Food On Film – Week 9

 

Before the editing

In the class, we learned the process of editing a micro-documentary. Name all the files of what we’ve got is really important for me. I also think that watching the footages that we shoot as many times as possible is very useful when I start to do the edit. I agree with Fox (p.215) states that ‘it is the director’s responsibility to be familiar with all the footage and collected materials for a project’. I think the strategy of re-watch those footages allow me to organize the materials as well. It is easier for me to separate which footages is good to use, which is bad to use.

 

Edit techniques

Our project Shinmai Tasty is an expository and essay style documentary, Tong and I plan to start with her personal experiences of what she feels authentic food is, why and how does she understand Japanese Food as a Thai, and making those answers become a large-scale theme. Our project theme is that authenticity is one of the key factors to run a successful ethnic restaurant, and that will earn consumers’ patronage and keep it to be a mainstream restaurant. Therefore, I think our project soundtrack dominates by an interview-based soundtrack, Tah’s voice over. And also, it should with supplemental imagery placed into the visual track to illustrate what Tah said. For instance, when Tak talks about Shinmai Tasty décor has a Japanese style, we should put B-roll and the environment footages of Shinmai tasty to support what she said. Fox mentions that ‘the use of musical score to heighten the emotional impact of certain moments’. When we guide the journey through her experiences as our audiences try to find the meaning of authentic food. I am now considering that the musical soundtrack of she talks about her personal experiences in Thailand should be typical Thai music. And when the content of her voice overturn to this restaurant, it should change to an Osaka style music. I think the creation of those moments can involve the relationships between images and sounds to produce the meaning of food cultural blending.
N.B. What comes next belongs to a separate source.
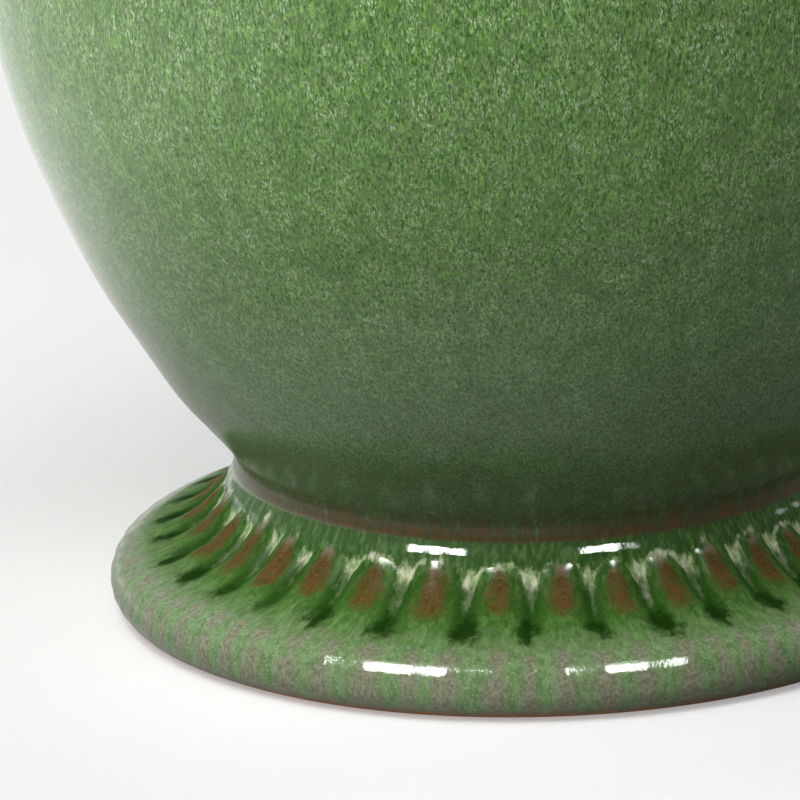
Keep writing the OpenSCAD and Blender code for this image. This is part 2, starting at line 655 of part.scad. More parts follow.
// Bound edge: a band on the outside, from height start to the edge, and a lip
// that covers the edge
module trim(start, edge) color([0.84, 0.78, 0.64]) {
  way = sign(edge - start);
  lip_in = edge + 0.02 * way;
  lip_out = edge + 0.57 * way;
  rotate_extrude($fn = 128) polygon([on_shade(start, 0.03), on_shade(start, 0.5),
    on_shade(start + way * 0.4, 0.58), on_shade(edge, 0.58), on_shade(lip_out, 0.3),
    on_shade(lip_out, -shade_t - 0.4), on_shade(lip_in, -shade_t - 0.6),
    on_shade(lip_in, 0.03)]);
}
trim_w = 9;
module shade_top_trim() trim(shade_top - trim_w, shade_top);
module shade_bottom_trim() trim(shade_bot + trim_w, shade_bot);

// ---------- finial ----------
insert_r = 4.6;
module finial_washer() color(brass) translate([0, 0, finial_z]) ring(6.6, 3.3, 0.8);
module finial_insert() color([0.7, 0.53, 0.25]) translate([0, 0, finial_z + 0.85]) difference() {
  union() {
    cylinder(r = 6, h = 1.4);
    translate([0, 0, 1.4 - eps]) cylinder(r = insert_r, h = 8.6);
  }
  translate([0, 0, -1]) cylinder(r = stud_r + gap, h = 12);
}

// Turned knob, as stations [radius, height]
knob_stations = [[6.2, 0], [6.8, 1.2], [6.1, 2.6], [5.6, 4], [6.4, 6], [8.6, 8.8],
  [9.8, 12.4], [9.5, 16.2], [7.6, 19.4], [4.6, 21.6], [2.6, 22.8], [2.2, 23.8],
  [2.7, 24.8], [2.2, 26], [0, 26.6]];
module finial_knob() color(brass) translate([0, 0, finial_z + 2.3])
  rotate_extrude() polygon(concat(clip(smooth(knob_stations, 3)),
    [[0, 9.8], [insert_r + gap, 9.8], [insert_r + gap, 0]]));

// ---------- cord ----------
module twin(radius) union() {
  translate([conductor_x, 0]) circle(r = radius);
  translate([-conductor_x, 0]) circle(r = radius);
}
module cord_section() twin(cord_r - $slim);

cord_z = cord_r + 0.15;              // the cord's axis where it lies on the table
plug_z = 7.2;                        // the plug's axis, lying on its side
ease = 20;                           // angle of the easy bends up and down
ease_r = 20;                         // their radius
table_r = 30;                        // radius of the bends on the table
// Sloping straight and whole length of an easy change of height
function ease_run(height) = (height - 2 * ease_r * (1 - cos(ease))) / sin(ease);
function ease_len(height) = 2 * ease_r * sin(ease) + ease_run(height) * cos(ease);
down = hole_z - cord_z;
rise = plug_z - cord_z;
landing = 8;                         // straight between the slope and the table bend
exit_y = foot_r + 6;                 // where the cord starts down
bend_y = exit_y + ease_len(down) + landing;
last = 20;                           // last straight on the table
plug_lead = 3;                       // level straight into the plug
plug_x = cord_run + 2 * table_r;
cord_end_y = bend_y - last - ease_len(rise) - plug_lead;

module power_cord() color([0.42, 0.33, 0.2]) {
  under_r = rod_bottom - hole_z;
  // down the rod, round under the floor, out at the back and down to the table
  translate([0, 0, cord_top]) rotate([90, 0, 90])
    sweep_path([[cord_top - rod_bottom, 0], [under_r, 90], [exit_y - under_r, 0],
      [ease_r, -ease], [ease_run(down), 0], [ease_r, ease], [landing + let_in, 0]], -90)
      rotate(90) cord_section();
  // across the table: right, then forward
  translate([0, bend_y, cord_z])
    sweep_path([[table_r, -90], [cord_run, 0], [table_r, -90], [last + let_in, 0]], 90)
      cord_section();
  // up into the plug
  translate([plug_x, bend_y - last, cord_z]) rotate([90, 0, -90])
    sweep_path([[ease_r, ease], [ease_run(rise), 0], [ease_r, -ease], [plug_lead, 0]], 0)
      rotate(90) cord_section();
}

// The plug's own +Z points forward, from the cord to the blades
blade_x = 6.35;
module at_plug() translate([plug_x, cord_end_y + 1.2, plug_z]) rotate([90, 0, 0]) children();

module plug_body() color([0.36, 0.28, 0.17]) at_plug() difference() {
  union() {
    // strain relief, finger grip and face block
    cylinder(r1 = 3.7, r2 = 4.8, h = 9);
    translate([-9, -5.6, 9 - eps]) cube([18, 11.2, 6.2]);
    translate([-11.5, -7, 15]) cube([23, 14, 9]);
  }
  translate([0, 0, -1]) linear_extrude(height = 4) twin(cord_r + 0.1);
  // grooves round the strain relief
  for (i = [0 : 2]) translate([0, 0, 2.2 + 2 * i]) difference() {
    cylinder(r = 8, h = 0.9);
    translate([0, 0, -1]) cylinder(r = 3.5, h = 3);
  }
  // grooves across the grip, above and below
  for (side = [-1, 1]) for (i = [0 : 2]) translate([-20, side * 5.9, 10.6 + 1.6 * i])
    rotate([0, 90, 0]) cylinder(r = 0.6, h = 40);
  // slots for the blades
  for (side = [-1, 1]) translate([side * blade_x - 0.8, -3.25, 12]) cube([1.6, 6.5, 20]);
}

module plug_blades() color([0.78, 0.66, 0.4]) at_plug() for (side = [-1, 1]) difference() {
  translate([side * blade_x - 0.75, -3.18, 12.1]) cube([1.5, 6.36, 28.5]);
  translate([side * blade_x - 2, 0, 37.2]) rotate([0, 90, 0]) cylinder(r = 1.5, h = 4);
}

ceramic_body();
felt_disc();
cord_bushing();
threaded_rod();
bottom_nut();
lock_washer();
bottom_washer();
rubber_washer();
vase_cap();
top_locknut();
brass_neck();
harp_saddle();
socket_cap();
cap_setscrew();
socket_shell();
shell_liner();
socket_interior();
screw_shell();
center_contact();
terminal_screws();
lead_wires();
switch_stem();
switch_key();
switch_cam();
bulb_contact();
bulb_cap();
bulb_insulator();
bulb_glass();
bulb_mount();
bulb_filament();
harp_wire();
harp_crown();
finial_stud();
harp_sleeve_left();
harp_sleeve_right();
shade_spider();
shade_bottom_ring();
shade_cover();
shade_top_trim();
shade_bottom_trim();
finial_washer();
finial_insert();
finial_knob();
power_cord();
plug_body();
plug_blades();
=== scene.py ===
import bpy
import bmesh
import json
import math
import numpy as np
from mathutils import Matrix, Vector

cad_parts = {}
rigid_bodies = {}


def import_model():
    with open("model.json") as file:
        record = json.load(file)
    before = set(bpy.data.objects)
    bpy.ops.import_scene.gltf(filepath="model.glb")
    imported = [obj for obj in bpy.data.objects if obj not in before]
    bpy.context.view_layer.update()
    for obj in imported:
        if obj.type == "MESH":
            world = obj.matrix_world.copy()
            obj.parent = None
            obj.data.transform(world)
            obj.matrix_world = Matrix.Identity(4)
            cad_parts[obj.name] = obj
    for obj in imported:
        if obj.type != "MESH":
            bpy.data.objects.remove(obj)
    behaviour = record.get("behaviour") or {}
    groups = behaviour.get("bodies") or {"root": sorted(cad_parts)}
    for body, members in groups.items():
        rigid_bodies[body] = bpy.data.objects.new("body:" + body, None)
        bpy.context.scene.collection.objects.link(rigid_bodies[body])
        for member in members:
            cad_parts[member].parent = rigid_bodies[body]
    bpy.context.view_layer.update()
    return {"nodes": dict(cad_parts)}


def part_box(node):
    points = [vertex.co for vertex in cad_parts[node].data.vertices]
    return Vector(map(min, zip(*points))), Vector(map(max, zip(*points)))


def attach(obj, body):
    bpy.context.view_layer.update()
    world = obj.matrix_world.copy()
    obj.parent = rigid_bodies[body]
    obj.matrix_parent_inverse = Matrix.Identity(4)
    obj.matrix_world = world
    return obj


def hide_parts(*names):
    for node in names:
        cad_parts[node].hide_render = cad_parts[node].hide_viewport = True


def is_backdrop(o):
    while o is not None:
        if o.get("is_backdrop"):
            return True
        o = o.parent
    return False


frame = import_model()
scene = bpy.context.scene
scene.view_settings.view_transform = "Standard"
scene.view_settings.look = "None"
MM = 0.001
PI = math.pi
TAU = 2 * math.pi


# =====================================================================
# node helpers
# =====================================================================
class Mat:
    """A small helper for building a material's nodes."""

    def __init__(self, name):
        self.m = bpy.data.materials.new(name)
        self.m.use_nodes = True
        self.t = self.m.node_tree
        self.t.nodes.clear()
        self.out = self.t.nodes.new("ShaderNodeOutputMaterial")
        self._obj = None

    def node(self, kind, **props):
        n = self.t.nodes.new(kind)
        for k, v in props.items():
            setattr(n, k, v)
        return n

    def put(self, sock, v):
        if v is None:
            return
        if isinstance(v, bpy.types.NodeSocket):
            self.t.links.new(v, sock)
        elif isinstance(v, (tuple, list)) and len(v) == 3 and sock.type == "RGBA":
            sock.default_value = (*v, 1.0)
        else:
            sock.default_value = v

    def obj(self):
        if self._obj is None:
            self._obj = self.node("ShaderNodeTexCoord").outputs["Object"]
        return self._obj

    def scaled(self, s, vec=None, rot=None, loc=None):
        n = self.node("ShaderNodeMapping")
        self.put(n.inputs["Vector"], vec if vec is not None else self.obj())
        n.inputs["Scale"].default_value = s if isinstance(s, (tuple, list)) else (s, s, s)
        if rot:
            n.inputs["Rotation"].default_value = rot
        if loc:
            n.inputs["Location"].default_value = loc
        return n.outputs[0]

    def noise(self, vec, scale=1.0, detail=2.0, rough=0.5, dist=0.0, color=False):
        n = self.node("ShaderNodeTexNoise")
        self.put(n.inputs["Vector"], vec)
        n.inputs["Scale"].default_value = scale
        n.inputs["Detail"].default_value = detail
        n.inputs["Roughness"].default_value = rough
        n.inputs["Distortion"].default_value = dist
        return n.outputs[1 if color else 0]

    def voro(self, vec, scale=1.0, feature="F1", rnd=1.0, out="Distance"):
        n = self.node("ShaderNodeTexVoronoi")
        n.feature = feature
        self.put(n.inputs["Vector"], vec)
        n.inputs["Scale"].default_value = scale
        n.inputs["Randomness"].default_value = rnd
        return n.outputs[out]

    def attr(self, name):
        n = self.node("ShaderNodeAttribute")
        n.attribute_name = name
        return n.outputs["Fac"]

    def attr_vec(self, name):
        n = self.node("ShaderNodeAttribute")
        n.attribute_name = name
        return n.outputs["Vector"]

    def xyz(self, vec=None):
        n = self.node("ShaderNodeSeparateXYZ")
        self.put(n.inputs[0], vec if vec is not None else self.obj())
        return n.outputs

    def comb(self, x, y, z):
        n = self.node("ShaderNodeCombineXYZ")
        for s, v in zip(n.inputs, (x, y, z)):
            self.put(s, v)
        return n.outputs[0]

    def math(self, op, a, b=None, c=None, clamp=False):
        n = self.node("ShaderNodeMath", operation=op)
        n.use_clamp = clamp
        self.put(n.inputs[0], a)
        self.put(n.inputs[1], b)
        self.put(n.inputs[2], c)
        return n.outputs[0]

    def mul(self, a, b, clamp=False):
        return self.math("MULTIPLY", a, b, clamp=clamp)

    def add(self, a, b, clamp=False):
        return self.math("ADD", a, b, clamp=clamp)

    def rng(self, v, a, b, c=0.0, d=1.0, smooth=False):
        n = self.node("ShaderNodeMapRange")
        n.clamp = True
        if smooth:
            n.interpolation_type = "SMOOTHSTEP"
        self.put(n.inputs[0], v)
        for i, x in enumerate((a, b, c, d)):
            self.put(n.inputs[i + 1], x)
        return n.outputs[0]

    def mix(self, f, a, b, kind="MIX"):
        n = self.node("ShaderNodeMix", data_type="RGBA", blend_type=kind)
        self.put(n.inputs[0], f)
        self.put(n.inputs[6], a)
        self.put(n.inputs[7], b)
        return n.outputs[2]

    def ramp(self, f, stops, interp="LINEAR"):
        n = self.node("ShaderNodeValToRGB")
        self.put(n.inputs[0], f)
        r = n.color_ramp
        r.interpolation = interp
        while len(r.elements) < len(stops):
            r.elements.new(0.5)
        for e, (p, c) in zip(r.elements, stops):
            e.position = p
            e.color = (*c, 1.0) if len(c) == 3 else c
        return n.outputs[0]

    def bump(self, h, dist, strength=1.0, normal=None):
        n = self.node("ShaderNodeBump")
        n.inputs["Strength"].default_value = strength
        n.inputs["Distance"].default_value = dist
        self.put(n.inputs["Height"], h)
        self.put(n.inputs["Normal"], normal)
        return n.outputs[0]

    def bsdf(self, **kw):
        n = self.node("ShaderNodeBsdfPrincipled")
        names = {
            "color": "Base Color", "metal": "Metallic", "rough": "Roughness", "ior": "IOR",
            "spec": "Specular IOR Level", "coat": "Coat Weight", "coat_rough": "Coat Roughness",
            "coat_ior": "Coat IOR", "coat_normal": "Coat Normal", "normal": "Normal",
            "sheen": "Sheen Weight", "sheen_rough": "Sheen Roughness", "sheen_tint": "Sheen Tint",
            "sss": "Subsurface Weight", "sss_scale": "Subsurface Scale", "sss_radius": "Subsurface Radius",
            "trans": "Transmission Weight", "aniso": "Anisotropic", "alpha": "Alpha",
            "coat_tint": "Coat Tint", "emit": "Emission Color", "emit_k": "Emission Strength",
            "tangent": "Tangent",
        }
        for k, v in kw.items():
            self.put(n.inputs[names[k]], v)
        self.t.links.new(n.outputs[0], self.out.inputs["Surface"])
        return n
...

On the other hand, different types of transitions between shots also began to carry specific connotations in the minds of viewers. I think we can apply the  dissolve to the transitions of our film, because Fox (2017, p.219)notes  “A dissolve – essentially an overlapping fade out and in, where for some determined duration, images of both the incoming and outgoing shots are both visible on top of one another—has become associated with the passage of time.” I think this transition could help us to edit two shots softly. For instance, from Tah’s face to the sushi Shinmai Tasty served.

Shot 1


 

Shot 2

 

 

Question

Although it is a 6 mins micro-documentary, I believe our audiences defiantly don’t want to watch and hear Tah talks 6 mins. The pauses between the shots are very important as well. When should we give our audiences a break in the film is the main problem for Tong and me now.

Reference

Fox, B 2017, Documentary Media: History, Theory, Practice, Routledge, Milton. Available from: ProQuest Ebook Central.